* Goal of the exercise
Give back the lines exactly, from the first one to the line with "return neck, cap_ports", both ends included.

* Information supplied
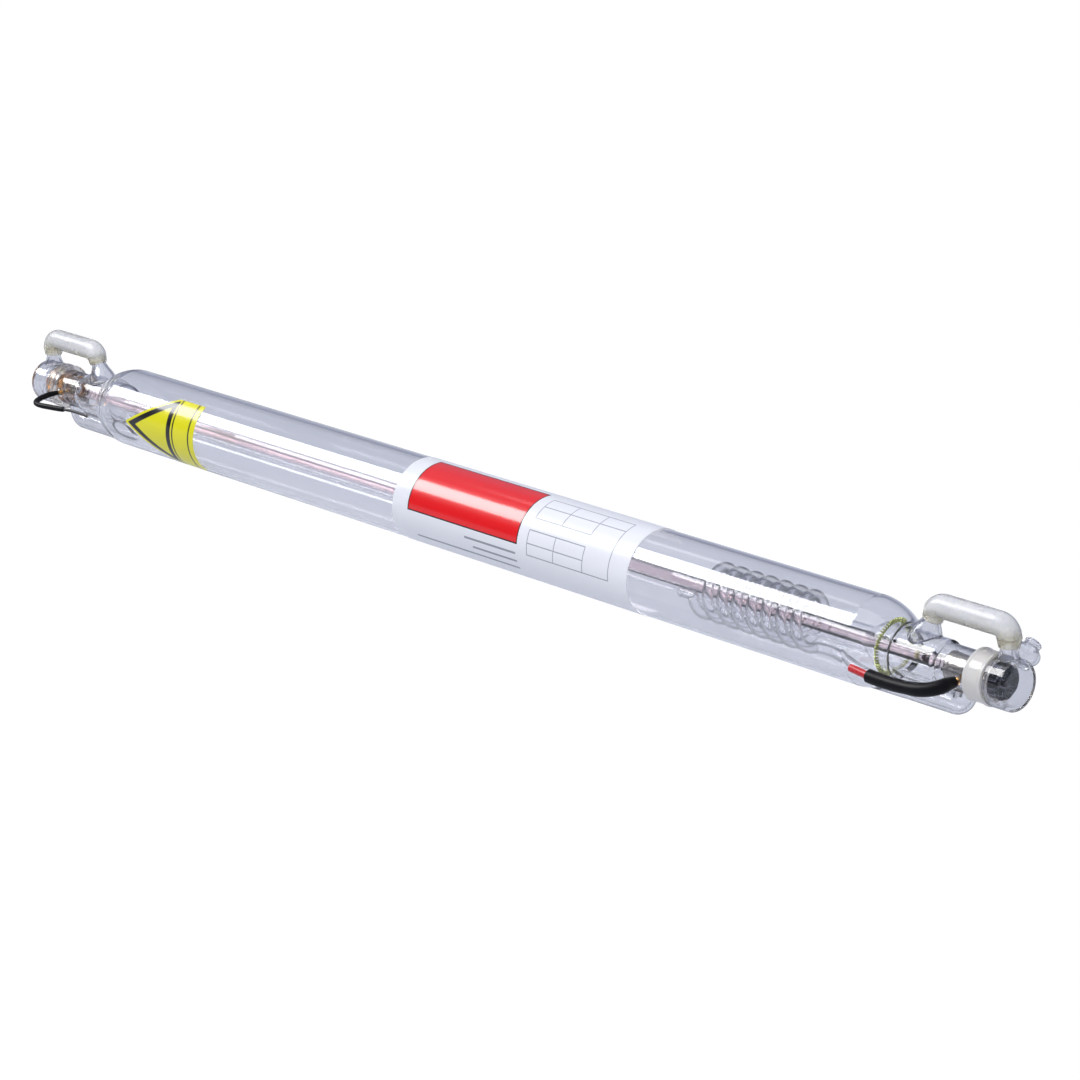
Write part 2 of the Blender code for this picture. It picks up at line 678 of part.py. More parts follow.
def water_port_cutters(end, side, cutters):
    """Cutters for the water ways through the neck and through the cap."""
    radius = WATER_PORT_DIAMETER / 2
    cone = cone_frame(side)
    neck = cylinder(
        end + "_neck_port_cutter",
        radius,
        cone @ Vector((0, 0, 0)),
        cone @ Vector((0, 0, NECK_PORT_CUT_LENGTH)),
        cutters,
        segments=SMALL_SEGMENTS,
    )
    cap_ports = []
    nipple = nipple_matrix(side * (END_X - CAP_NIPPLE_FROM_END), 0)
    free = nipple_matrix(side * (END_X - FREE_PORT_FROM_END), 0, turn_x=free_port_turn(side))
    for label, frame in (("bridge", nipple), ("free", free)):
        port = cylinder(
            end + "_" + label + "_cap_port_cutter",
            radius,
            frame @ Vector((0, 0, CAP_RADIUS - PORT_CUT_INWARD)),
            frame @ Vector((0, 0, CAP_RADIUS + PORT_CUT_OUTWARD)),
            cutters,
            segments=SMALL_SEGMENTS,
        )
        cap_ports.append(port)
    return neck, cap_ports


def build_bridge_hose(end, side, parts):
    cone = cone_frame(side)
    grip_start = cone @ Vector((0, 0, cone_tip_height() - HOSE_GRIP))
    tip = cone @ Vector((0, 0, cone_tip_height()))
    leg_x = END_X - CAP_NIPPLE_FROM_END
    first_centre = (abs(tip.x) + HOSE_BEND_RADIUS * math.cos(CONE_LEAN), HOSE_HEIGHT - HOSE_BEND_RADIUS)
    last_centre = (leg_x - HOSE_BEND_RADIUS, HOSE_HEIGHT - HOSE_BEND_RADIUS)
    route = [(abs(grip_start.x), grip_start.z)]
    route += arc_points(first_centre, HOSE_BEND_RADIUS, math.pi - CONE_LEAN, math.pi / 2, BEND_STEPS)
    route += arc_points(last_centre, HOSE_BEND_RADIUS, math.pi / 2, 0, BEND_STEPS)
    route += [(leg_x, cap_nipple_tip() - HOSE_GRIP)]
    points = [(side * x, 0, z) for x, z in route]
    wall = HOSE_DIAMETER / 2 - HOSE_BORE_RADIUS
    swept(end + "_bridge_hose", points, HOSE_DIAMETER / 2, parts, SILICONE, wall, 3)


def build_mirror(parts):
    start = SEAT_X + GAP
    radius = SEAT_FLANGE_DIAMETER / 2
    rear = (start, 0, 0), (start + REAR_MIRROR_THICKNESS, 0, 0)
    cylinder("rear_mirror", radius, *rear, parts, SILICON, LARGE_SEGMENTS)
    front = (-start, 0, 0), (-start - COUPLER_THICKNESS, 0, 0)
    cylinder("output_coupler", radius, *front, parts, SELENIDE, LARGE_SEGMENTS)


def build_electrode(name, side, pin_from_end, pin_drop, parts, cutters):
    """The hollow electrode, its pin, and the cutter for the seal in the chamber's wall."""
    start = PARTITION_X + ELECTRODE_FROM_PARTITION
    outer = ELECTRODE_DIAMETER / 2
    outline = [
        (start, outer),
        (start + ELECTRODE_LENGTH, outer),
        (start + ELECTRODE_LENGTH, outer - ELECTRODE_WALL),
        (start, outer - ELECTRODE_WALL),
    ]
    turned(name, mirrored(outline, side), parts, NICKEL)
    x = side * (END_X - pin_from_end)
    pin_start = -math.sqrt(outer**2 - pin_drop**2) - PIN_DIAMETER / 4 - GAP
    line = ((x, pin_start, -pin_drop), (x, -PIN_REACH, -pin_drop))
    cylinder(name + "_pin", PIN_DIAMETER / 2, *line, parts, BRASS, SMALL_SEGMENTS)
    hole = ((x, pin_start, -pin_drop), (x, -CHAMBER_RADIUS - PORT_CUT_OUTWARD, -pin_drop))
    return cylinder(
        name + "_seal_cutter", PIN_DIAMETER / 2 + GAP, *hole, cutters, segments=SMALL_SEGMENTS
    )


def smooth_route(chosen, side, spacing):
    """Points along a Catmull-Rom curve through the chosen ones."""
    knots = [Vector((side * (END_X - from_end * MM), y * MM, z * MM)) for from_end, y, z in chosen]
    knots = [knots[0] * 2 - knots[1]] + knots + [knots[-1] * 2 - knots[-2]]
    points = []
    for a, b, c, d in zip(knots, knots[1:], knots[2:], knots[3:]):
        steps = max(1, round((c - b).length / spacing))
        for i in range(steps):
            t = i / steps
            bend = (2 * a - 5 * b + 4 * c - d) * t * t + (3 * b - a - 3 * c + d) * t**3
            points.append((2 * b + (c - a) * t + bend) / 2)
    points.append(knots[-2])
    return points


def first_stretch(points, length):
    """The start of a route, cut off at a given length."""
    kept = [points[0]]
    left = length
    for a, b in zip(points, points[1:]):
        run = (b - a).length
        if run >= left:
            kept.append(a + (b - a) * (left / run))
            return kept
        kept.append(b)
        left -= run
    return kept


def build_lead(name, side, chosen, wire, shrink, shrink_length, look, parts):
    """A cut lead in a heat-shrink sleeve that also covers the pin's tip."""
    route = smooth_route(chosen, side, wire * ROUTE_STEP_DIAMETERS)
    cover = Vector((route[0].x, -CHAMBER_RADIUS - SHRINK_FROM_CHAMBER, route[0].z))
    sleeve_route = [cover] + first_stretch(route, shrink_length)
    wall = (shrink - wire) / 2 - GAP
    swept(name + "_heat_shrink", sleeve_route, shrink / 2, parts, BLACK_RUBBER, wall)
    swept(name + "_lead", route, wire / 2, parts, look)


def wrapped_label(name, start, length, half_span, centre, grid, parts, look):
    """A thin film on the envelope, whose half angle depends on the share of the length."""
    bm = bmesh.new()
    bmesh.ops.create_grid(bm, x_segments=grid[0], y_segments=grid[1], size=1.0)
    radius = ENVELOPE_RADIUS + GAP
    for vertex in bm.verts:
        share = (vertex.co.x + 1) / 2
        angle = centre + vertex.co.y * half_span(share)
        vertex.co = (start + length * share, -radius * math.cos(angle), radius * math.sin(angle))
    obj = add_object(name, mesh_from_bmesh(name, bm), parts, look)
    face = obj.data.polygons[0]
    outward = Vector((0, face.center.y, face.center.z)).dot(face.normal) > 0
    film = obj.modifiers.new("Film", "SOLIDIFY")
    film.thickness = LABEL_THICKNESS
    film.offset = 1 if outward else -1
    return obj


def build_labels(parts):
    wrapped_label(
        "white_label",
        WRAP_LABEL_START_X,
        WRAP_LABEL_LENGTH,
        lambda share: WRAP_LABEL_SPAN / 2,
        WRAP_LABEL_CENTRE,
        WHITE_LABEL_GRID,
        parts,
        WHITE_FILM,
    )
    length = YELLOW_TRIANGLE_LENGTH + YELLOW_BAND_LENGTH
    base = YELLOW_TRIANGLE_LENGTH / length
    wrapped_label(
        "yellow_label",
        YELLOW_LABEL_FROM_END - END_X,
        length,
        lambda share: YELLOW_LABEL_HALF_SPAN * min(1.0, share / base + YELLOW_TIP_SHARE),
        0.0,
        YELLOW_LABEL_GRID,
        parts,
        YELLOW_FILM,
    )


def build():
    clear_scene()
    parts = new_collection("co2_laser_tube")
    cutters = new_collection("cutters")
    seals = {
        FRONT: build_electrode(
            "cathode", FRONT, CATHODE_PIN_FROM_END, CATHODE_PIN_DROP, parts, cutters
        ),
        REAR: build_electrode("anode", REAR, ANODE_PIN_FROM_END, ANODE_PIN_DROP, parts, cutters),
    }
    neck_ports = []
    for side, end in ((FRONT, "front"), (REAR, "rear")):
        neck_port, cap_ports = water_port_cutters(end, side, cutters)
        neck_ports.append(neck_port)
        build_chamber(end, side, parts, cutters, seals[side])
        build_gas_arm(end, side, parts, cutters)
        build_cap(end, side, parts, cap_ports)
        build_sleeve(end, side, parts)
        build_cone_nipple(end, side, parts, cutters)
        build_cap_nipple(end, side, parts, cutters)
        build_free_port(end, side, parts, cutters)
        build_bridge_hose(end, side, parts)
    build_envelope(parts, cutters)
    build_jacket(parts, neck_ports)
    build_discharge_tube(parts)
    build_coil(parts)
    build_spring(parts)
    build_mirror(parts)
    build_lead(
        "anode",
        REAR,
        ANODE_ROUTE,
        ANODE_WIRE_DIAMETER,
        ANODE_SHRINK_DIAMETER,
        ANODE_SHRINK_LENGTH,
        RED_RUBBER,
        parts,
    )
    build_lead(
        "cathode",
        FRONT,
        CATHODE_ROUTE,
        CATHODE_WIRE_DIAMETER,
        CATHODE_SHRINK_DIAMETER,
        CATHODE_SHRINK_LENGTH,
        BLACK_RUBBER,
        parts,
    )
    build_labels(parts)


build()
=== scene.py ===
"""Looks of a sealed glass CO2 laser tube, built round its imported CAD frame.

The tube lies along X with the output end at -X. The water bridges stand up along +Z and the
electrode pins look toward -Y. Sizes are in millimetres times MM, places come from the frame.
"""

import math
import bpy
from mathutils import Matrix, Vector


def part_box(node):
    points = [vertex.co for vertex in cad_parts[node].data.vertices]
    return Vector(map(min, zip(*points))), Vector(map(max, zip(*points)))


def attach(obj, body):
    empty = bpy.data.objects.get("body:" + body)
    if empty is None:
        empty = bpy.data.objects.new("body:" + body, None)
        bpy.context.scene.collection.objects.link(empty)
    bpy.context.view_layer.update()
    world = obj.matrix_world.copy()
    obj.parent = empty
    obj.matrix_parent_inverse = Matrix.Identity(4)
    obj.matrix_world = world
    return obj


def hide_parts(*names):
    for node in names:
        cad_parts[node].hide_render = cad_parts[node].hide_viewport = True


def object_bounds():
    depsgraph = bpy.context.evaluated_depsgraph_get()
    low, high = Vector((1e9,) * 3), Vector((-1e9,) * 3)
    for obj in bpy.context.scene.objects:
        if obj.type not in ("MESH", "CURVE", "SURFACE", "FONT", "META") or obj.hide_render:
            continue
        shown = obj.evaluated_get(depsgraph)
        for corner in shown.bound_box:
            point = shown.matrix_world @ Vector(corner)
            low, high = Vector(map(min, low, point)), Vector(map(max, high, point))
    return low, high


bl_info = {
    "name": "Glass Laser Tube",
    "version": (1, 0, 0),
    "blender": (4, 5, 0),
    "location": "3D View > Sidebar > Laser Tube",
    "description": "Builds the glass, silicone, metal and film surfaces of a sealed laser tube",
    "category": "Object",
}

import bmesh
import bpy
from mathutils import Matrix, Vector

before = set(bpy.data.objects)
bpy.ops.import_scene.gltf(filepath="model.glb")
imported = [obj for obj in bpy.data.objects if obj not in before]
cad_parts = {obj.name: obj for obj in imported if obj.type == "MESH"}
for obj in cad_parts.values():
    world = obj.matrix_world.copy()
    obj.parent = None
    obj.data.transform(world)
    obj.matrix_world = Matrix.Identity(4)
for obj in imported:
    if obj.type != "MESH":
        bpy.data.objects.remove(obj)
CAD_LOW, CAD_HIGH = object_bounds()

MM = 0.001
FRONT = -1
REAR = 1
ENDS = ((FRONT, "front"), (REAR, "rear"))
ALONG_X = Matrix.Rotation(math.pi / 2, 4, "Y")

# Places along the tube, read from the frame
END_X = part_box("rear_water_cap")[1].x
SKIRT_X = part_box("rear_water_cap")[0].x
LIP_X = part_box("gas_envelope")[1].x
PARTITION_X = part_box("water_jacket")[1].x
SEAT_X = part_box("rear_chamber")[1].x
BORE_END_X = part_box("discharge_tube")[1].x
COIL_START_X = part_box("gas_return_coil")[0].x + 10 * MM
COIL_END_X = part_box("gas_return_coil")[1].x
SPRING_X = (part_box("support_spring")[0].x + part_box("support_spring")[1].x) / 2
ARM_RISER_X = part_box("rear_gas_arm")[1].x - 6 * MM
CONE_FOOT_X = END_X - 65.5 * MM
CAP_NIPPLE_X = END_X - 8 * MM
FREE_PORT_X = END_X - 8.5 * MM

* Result
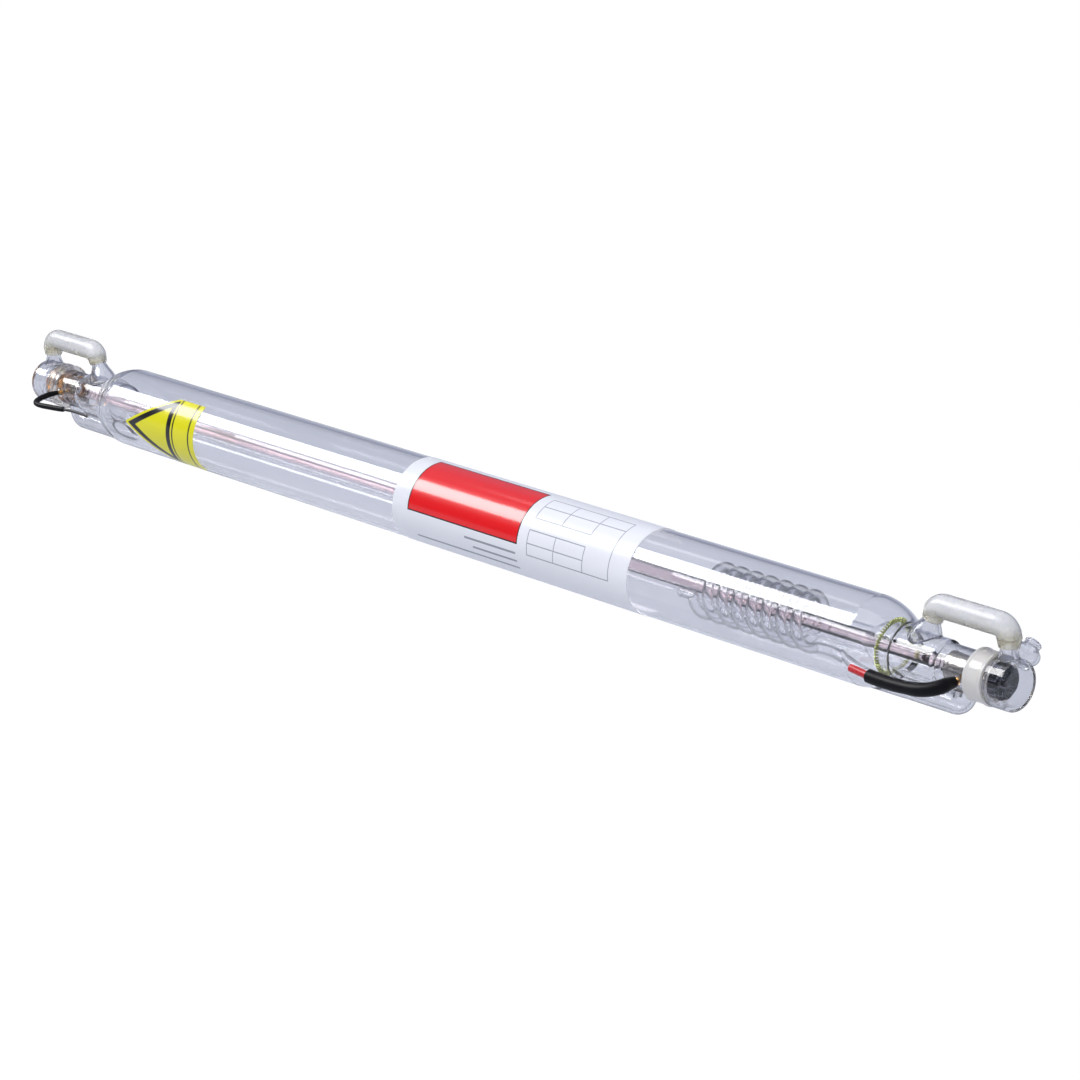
Write part 2 of the Blender code for this picture. It picks up at line 678 of part.py. More parts follow.
def water_port_cutters(end, side, cutters):
    """Cutters for the water ways through the neck and through the cap."""
    radius = WATER_PORT_DIAMETER / 2
    cone = cone_frame(side)
    neck = cylinder(
        end + "_neck_port_cutter",
        radius,
        cone @ Vector((0, 0, 0)),
        cone @ Vector((0, 0, NECK_PORT_CUT_LENGTH)),
        cutters,
        segments=SMALL_SEGMENTS,
    )
    cap_ports = []
    nipple = nipple_matrix(side * (END_X - CAP_NIPPLE_FROM_END), 0)
    free = nipple_matrix(side * (END_X - FREE_PORT_FROM_END), 0, turn_x=free_port_turn(side))
    for label, frame in (("bridge", nipple), ("free", free)):
        port = cylinder(
            end + "_" + label + "_cap_port_cutter",
            radius,
            frame @ Vector((0, 0, CAP_RADIUS - PORT_CUT_INWARD)),
            frame @ Vector((0, 0, CAP_RADIUS + PORT_CUT_OUTWARD)),
            cutters,
            segments=SMALL_SEGMENTS,
        )
        cap_ports.append(port)
    return neck, cap_ports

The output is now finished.